While I found Shin Ultraman to be a rousing success in both managing to appease fans of the original show and re-imagining it for a modern audience, more casual viewers may not be able to buy into the style, silliness, or tokusatsu concepts that comprise the core values of the film. Higuchi balances all the tonal shifts and layers of the film with remarkable ease, although even his visual kinetic style may be too abrasive for some viewers, and Shin Ultraman manages to create a highly entertaining concoction that entertains with just enough smarts to sneak in some existential questions.
For those looking for big monster battles, you’ll get it. For those looking for an offbeat modern spin on the superhero tropes we all know by heart now, you’ll get it.
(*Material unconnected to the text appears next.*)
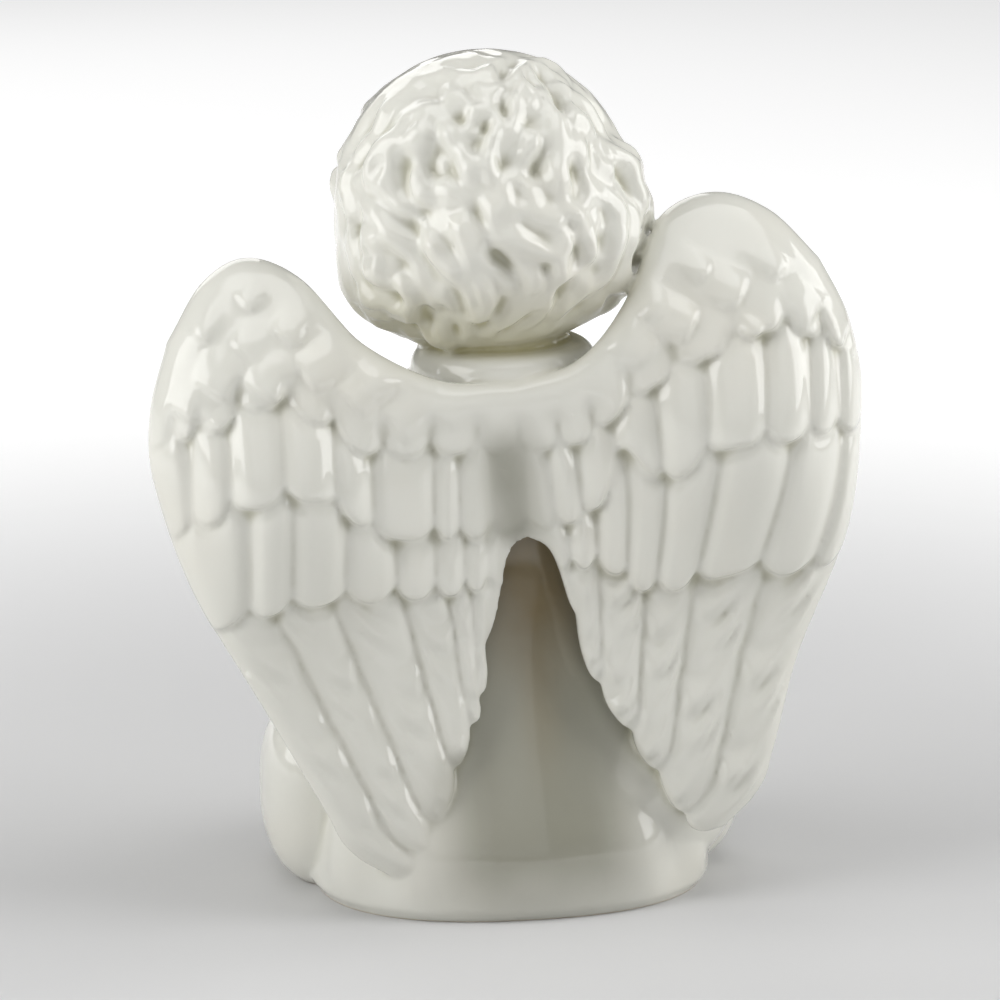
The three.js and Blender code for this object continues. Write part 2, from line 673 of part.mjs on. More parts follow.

For those looking for goofy Japanese humor mixed in with some oddly dark moments, you’ll get it. What you won’t get is a film that panders too much to its (now) global audience or one that simply looks to copy the style that made Shin Godzilla so successful. This is why Shin Ultraman is the first big success of the year and why it deserves to be seen.
Bring on Shin Kamen Rider.
Side Note: In my theatrical audience, there was a little boy - maybe 8 or 9 - in a full Ultraman costume who ate up this movie. As my wife pointed out, there’s no way he could probably keep up with the speed of the subtitles or the more nuanced morals of its story, but - as she also noted - that didn’t matter. It’s a stark reminder of why a hero like Ultraman is important or a film like Shin Ultraman is important. It’s for kids like him. Kids who will grow to see the depth in a film like this and how it's layered to appeal to families while learning to appreciate characters from cultures that are not our own.
Bring on Shin Ultraman Super Fan Kid.